>> start

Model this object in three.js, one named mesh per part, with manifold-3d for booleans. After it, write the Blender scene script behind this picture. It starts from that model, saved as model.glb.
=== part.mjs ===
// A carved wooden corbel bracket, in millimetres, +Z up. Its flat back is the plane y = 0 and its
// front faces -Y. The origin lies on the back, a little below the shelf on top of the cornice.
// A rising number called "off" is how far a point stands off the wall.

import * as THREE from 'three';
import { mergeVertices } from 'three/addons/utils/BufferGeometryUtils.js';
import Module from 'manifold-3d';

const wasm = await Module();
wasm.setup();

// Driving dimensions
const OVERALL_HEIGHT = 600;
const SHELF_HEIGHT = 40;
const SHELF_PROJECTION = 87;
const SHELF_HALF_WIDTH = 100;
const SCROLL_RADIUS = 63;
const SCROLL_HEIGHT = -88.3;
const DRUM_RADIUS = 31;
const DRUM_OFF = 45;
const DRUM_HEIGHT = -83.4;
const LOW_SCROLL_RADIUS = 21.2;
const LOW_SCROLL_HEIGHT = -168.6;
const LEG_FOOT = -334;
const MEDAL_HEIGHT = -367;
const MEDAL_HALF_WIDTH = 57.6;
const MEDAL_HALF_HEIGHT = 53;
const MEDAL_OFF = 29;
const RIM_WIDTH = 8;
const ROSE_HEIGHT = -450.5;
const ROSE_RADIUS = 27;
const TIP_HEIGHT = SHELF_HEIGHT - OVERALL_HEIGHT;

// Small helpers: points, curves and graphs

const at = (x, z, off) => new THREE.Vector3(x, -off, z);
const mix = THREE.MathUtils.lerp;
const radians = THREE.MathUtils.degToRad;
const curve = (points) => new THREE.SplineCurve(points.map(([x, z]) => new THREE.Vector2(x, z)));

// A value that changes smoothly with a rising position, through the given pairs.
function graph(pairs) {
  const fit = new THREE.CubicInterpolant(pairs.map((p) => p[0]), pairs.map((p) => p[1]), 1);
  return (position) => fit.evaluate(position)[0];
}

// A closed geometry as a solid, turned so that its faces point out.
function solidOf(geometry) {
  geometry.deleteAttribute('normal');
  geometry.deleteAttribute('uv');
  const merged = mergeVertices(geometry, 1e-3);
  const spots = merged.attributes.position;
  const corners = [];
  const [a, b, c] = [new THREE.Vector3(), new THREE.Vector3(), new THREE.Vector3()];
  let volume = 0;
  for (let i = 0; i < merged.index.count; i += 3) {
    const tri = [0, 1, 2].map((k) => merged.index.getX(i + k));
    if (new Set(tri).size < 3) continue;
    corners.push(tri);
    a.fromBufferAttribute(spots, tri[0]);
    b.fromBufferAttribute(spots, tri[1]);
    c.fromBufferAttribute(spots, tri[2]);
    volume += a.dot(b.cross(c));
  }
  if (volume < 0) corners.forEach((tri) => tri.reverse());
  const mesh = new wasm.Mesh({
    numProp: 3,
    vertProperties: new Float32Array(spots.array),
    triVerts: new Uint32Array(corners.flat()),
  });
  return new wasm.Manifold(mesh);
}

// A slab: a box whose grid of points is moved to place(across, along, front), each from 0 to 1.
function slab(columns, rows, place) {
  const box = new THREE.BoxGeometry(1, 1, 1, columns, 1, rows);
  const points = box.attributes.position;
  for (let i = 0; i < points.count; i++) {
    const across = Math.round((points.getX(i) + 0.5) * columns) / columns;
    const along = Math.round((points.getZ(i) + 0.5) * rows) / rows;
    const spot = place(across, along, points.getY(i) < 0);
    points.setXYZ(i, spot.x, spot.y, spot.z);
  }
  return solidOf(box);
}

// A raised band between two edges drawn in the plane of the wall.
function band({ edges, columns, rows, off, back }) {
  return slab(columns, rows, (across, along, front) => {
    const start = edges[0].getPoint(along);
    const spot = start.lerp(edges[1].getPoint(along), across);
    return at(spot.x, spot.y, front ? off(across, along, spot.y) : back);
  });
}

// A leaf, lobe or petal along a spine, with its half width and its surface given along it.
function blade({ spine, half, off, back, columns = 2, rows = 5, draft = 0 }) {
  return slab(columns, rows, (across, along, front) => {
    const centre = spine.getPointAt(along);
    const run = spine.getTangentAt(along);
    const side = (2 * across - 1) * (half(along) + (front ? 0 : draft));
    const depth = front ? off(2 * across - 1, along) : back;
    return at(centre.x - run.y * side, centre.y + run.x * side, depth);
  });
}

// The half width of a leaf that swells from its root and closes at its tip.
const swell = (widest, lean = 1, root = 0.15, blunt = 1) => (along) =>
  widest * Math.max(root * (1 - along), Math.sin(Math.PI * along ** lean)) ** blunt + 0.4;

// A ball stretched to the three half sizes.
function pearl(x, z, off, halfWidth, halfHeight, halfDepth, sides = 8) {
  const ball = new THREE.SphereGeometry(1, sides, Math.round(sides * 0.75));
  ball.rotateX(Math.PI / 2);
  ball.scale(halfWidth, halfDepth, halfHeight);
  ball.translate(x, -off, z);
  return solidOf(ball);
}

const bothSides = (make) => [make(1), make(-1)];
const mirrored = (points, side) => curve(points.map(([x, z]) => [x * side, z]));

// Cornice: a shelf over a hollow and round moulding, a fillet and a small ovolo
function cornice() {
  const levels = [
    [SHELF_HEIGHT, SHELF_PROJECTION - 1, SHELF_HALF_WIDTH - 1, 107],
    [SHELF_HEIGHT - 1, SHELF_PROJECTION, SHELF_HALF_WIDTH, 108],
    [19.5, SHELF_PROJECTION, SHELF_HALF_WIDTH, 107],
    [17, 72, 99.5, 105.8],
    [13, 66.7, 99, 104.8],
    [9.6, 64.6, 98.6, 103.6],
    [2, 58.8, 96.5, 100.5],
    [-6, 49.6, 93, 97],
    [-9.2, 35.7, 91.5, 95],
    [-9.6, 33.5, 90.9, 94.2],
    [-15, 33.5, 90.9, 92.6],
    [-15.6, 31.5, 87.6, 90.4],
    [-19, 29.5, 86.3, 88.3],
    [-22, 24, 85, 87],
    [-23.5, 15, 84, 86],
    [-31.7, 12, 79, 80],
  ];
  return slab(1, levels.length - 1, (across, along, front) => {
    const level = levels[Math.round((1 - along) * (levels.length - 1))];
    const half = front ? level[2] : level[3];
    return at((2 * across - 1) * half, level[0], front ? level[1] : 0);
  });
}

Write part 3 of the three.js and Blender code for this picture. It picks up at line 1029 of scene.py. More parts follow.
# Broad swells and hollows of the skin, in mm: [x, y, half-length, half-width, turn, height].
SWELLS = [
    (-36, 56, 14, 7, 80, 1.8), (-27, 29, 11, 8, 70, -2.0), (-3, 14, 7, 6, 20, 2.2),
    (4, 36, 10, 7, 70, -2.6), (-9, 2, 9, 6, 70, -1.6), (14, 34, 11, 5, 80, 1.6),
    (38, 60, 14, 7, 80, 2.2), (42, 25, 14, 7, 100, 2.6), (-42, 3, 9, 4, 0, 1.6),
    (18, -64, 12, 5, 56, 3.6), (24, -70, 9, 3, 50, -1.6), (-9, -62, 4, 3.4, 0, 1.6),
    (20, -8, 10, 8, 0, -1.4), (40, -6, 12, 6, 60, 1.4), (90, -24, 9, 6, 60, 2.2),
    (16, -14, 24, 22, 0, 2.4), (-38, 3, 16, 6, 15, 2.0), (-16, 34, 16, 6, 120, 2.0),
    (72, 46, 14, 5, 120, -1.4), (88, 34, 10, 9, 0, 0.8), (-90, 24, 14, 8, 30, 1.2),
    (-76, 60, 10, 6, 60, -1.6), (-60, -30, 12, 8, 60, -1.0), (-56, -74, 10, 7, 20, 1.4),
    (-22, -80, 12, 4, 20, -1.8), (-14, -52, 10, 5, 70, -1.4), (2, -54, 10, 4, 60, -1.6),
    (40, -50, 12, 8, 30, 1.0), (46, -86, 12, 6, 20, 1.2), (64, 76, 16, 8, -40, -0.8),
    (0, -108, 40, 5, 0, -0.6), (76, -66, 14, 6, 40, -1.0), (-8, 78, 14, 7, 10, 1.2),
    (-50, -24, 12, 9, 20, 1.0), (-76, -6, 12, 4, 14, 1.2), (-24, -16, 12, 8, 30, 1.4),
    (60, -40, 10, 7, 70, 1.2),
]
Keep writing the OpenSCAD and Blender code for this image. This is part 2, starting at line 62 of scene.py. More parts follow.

>> end

Goal => Quote the records above exactly, from the first line through the line containing "const curve = (points)", and nothing more.

Written solution =>
Model this object in three.js, one named mesh per part, with manifold-3d for booleans. After it, write the Blender scene script behind this picture. It starts from that model, saved as model.glb.
=== part.mjs ===
// A carved wooden corbel bracket, in millimetres, +Z up. Its flat back is the plane y = 0 and its
// front faces -Y. The origin lies on the back, a little below the shelf on top of the cornice.
// A rising number called "off" is how far a point stands off the wall.

import * as THREE from 'three';
import { mergeVertices } from 'three/addons/utils/BufferGeometryUtils.js';
import Module from 'manifold-3d';

const wasm = await Module();
wasm.setup();

// Driving dimensions
const OVERALL_HEIGHT = 600;
const SHELF_HEIGHT = 40;
const SHELF_PROJECTION = 87;
const SHELF_HALF_WIDTH = 100;
const SCROLL_RADIUS = 63;
const SCROLL_HEIGHT = -88.3;
const DRUM_RADIUS = 31;
const DRUM_OFF = 45;
const DRUM_HEIGHT = -83.4;
const LOW_SCROLL_RADIUS = 21.2;
const LOW_SCROLL_HEIGHT = -168.6;
const LEG_FOOT = -334;
const MEDAL_HEIGHT = -367;
const MEDAL_HALF_WIDTH = 57.6;
const MEDAL_HALF_HEIGHT = 53;
const MEDAL_OFF = 29;
const RIM_WIDTH = 8;
const ROSE_HEIGHT = -450.5;
const ROSE_RADIUS = 27;
const TIP_HEIGHT = SHELF_HEIGHT - OVERALL_HEIGHT;

// Small helpers: points, curves and graphs

const at = (x, z, off) => new THREE.Vector3(x, -off, z);
const mix = THREE.MathUtils.lerp;
const radians = THREE.MathUtils.degToRad;
const curve = (points) => new THREE.SplineCurve(points.map(([x, z]) => new THREE.Vector2(x, z)));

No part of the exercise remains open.